Why Bitcoin’s 2026 Setup Looks Uncomfortable but Constructive

Bitcoin enters 2026 in an unusual position after retreating from record highs reached in mid-2025. Prices have cooled and stabilized rather than collapsing, leaving many investors uncertain about the next move. This environment often creates hesitation because momentum has faded but conviction has not disappeared. Historically, these conditions tend to reward patience rather than aggressive timing.

Bitcoin no longer shows signs of speculative euphoria, yet it also lacks the distress signals seen at true cycle bottoms. Long-term valuation metrics remain below prior extremes, suggesting room for growth. Sentiment indicators reflect caution instead of fear, which often precedes durable accumulation phases.

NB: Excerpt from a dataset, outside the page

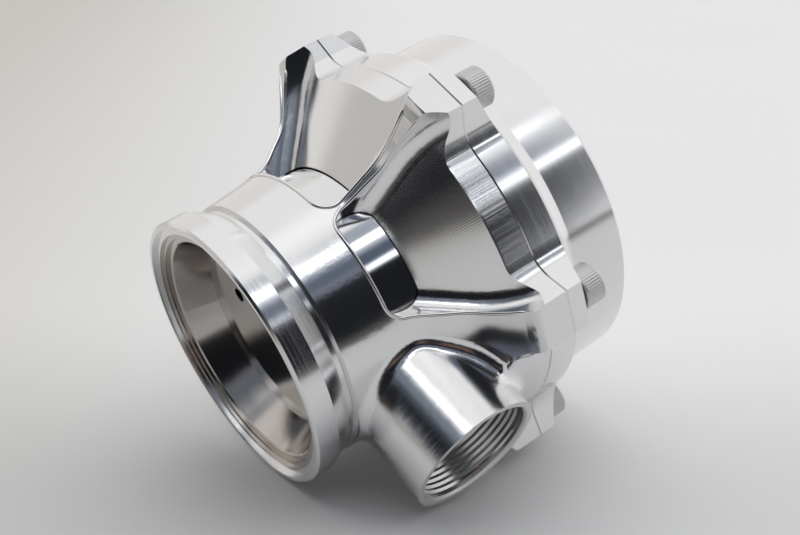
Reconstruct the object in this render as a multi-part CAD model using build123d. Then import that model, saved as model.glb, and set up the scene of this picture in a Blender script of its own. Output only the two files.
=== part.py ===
from build123d import *
from math import radians, sqrt, tan
import os

# Blow-off valve: a piston valve in a machined aluminium body. Charge air enters the V-band flange,
# lifts a spring-loaded piston off its seat and leaves by the windows between the ribs and by a
# threaded side port. All lengths are millimetres.
#
# Frame: the origin is the centre of the inlet face. +X runs along the valve axis from inlet to cap,
# and +Z is up as the valve lies on a bench, on its flange rim and two of its ears. Angles about the
# valve axis start at +Y and turn towards +Z.

os.makedirs("parts", exist_ok=True)

# Fits
running_fit = 0.05         # radial gap between sliding pieces
fit_gap = 0.05             # radial gap between pieces that are assembled and stay

# Main bore, with the seat at its front end
bore_r = 27.0
bore_corner = 1.6          # bevel between the seat and the bore
bore_relief = 0.25         # depth of the relief where the skirt passes the windows
relief_back = 2.6          # end of the relief in front of the skirt's seal
seat_width = 5.0           # from the seat's edge out to the bore
seat_land = 0.8

# Neck and inlet flange, drawn outwards from the bore
neck_wall = 1.7
rim_rise = 1.55            # V-band rim above the neck
rim_chamfer = 0.5
rim_width = 5.2            # straight part of the rim
bevel_length = 4.1         # clamp bevel behind the rim
bevel_fall = 2.15
relief_length = 1.1        # groove between the bevel and the neck
relief_fall = 0.3
relief_end = 0.6           # slope from the groove up to the neck
lip_width = 1.25           # raised lip on the face, and the steps inside it
register_width = 1.7
land_step = 1.1
mouth_step = 1.45
lip_depth = 0.9
register_depth = 1.5
land_depth = 2.2
mouth_chamfer = 0.3
seat_setback = 0.2         # seat behind the back of the relief groove

# Outside of the body: neck, flare, straight cone and rounded front of the ears
neck_length = 14.0
neck_rise = 1.4
flare_step1 = 5.6          # stations of the flare behind the end of the neck, and how far it has risen
flare_rise1 = 2.8
flare_step2 = 10.5
flare_rise2 = 6.6
flare_length = 13.6
cone_fall = 0.3            # start of the cone under the arcs between the ears
cone_length = 2.8
cone_rise = 4.6
crown_length = 3.6
ear_length = 5.3           # straight part of the ears on the body
edge_break = 0.2           # on the outline at the joint between body and cap

# Cap, drawn outwards from the bore that the actuator piston runs in
actuator_step = 8.0        # cylinder's radius beyond the main bore's
chamber_depth = 5.4        # front part of the actuator chamber, in the body
spigot_wall = 3.0
spigot_play = 0.4          # gap in front of the spigot
cap_seal_wire = 1.6
cap_seal_land = 1.8        # width of the cap seal's step
arc_wall = 1.9             # from the step out to the arcs between the ears
cap_wall = 4.0
cap_root_r = 4.5           # blend from plate to cap wall
cap_chamfer = 1.2
end_wall = 3.2
ear_plate = 3.8            # thickness of the cap's plate at the ears and between them
arc_plate = 7.1

# Ears and the scalloped outline that body and cap share
ear_count = 6
ear_height = 7.3           # flat ends of the ears beyond the arcs
ear_edge = 0.5             # ear beyond the spotface, to each side
ear_flank_slope = 0.33     # widening of the ear per millimetre inwards
ear_root_r = 6.5           # blend from ear to arc
blank_stock = 0.6          # turned blank beyond the ears

# Cap screws, M5 socket head
screw_r = 2.5
screw_setout = 2.5         # screw circle beyond the arcs
screw_length = 8.0
head_r = 4.25
head_length = 5.0
head_chamfer = 0.5
socket_flats = 4.0
socket_depth = 2.5
screw_play = 0.25          # radial gap round shank and head
spotface_height = 5.1      # seat of the heads behind the joint
tap_runout = 1.0           # tapped hole beyond the end of the screw

# Pockets between the ribs
window_setback = 11.6      # front wall of each window behind the start of the neck
window_length = 9.2        # from there to where the pocket's floor breaks into the bore
floor_length = 11.9        # from there to where the floor reaches the arcs
rib_half = 0.8             # half thickness of a rib's crest at the place where its walls are set out
rib_half_back = 1.4        # the same at the second place
rib_knee = 11.4            # where a rib widens into its ear, behind the front end of the pocket's floor
rib_flare_angle = 46.0     # direction of the rib's sides behind that
rib_flare_r = 16.0
cove_r = 4.0               # radius along the foot of a rib and in the window's front corners
port_wall_front = 4.4      # distance of a wall beside the port from the ear's middle plane
port_wall_back = 0.8
wall_start = 5.5           # the two places where the walls are set out, behind the port's axis
wall_end = 22.5

# Side port, threaded G 3/4
port_setback = 3.9         # port's axis behind the front wall of the windows
port_angle = 210.0
port_sink = 2.0            # port's rim inside the flat ends of the ears
port_thread_r = 12.7       # mean of the thread's inner and outer radius
port_wall = 1.85
port_shoulder = 2.2        # step from the thread to the way into the bore
port_thread_depth = 14.0
port_blend_r = 3.0
port_chamfer = 0.5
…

This balance defines why 2026 feels confusing rather than decisive.

Why Trying to Pick the Exact Bottom Rarely Works

Many investors assume successful Bitcoin investing requires pinpointing the perfect entry. In reality, Bitcoin’s history shows that sharp pullbacks are normal even during strong bull cycles. Corrections of 20% to 40% frequently occur without invalidating long-term trends. These drawdowns feel alarming in real time but often resolve quietly.

Past cycles reinforce this lesson. Bitcoin experienced multiple declines exceeding 30% during previous rallies before ultimately reaching higher highs. The recent pullback fits well within those historical norms. Attempting to wait for the lowest possible price often results in missed opportunities or emotional decision-making.

Why Process Beats Prediction in Volatile Markets

Instead of asking whether now is the perfect moment, a better question is how to enter without needing immediate validation. Bitcoin rewards consistency more than precision. A defined process removes the pressure to be right on day one. This approach shifts focus from short-term noise to long-term participation.

Forecasts can provide useful context, but they rarely offer reliable entry signals. Bitcoin’s trajectory depends on macro variables beyond individual control, including liquidity conditions and regulation. Volatility is inevitable regardless of bullish or bearish projections. A disciplined process helps investors survive these swings.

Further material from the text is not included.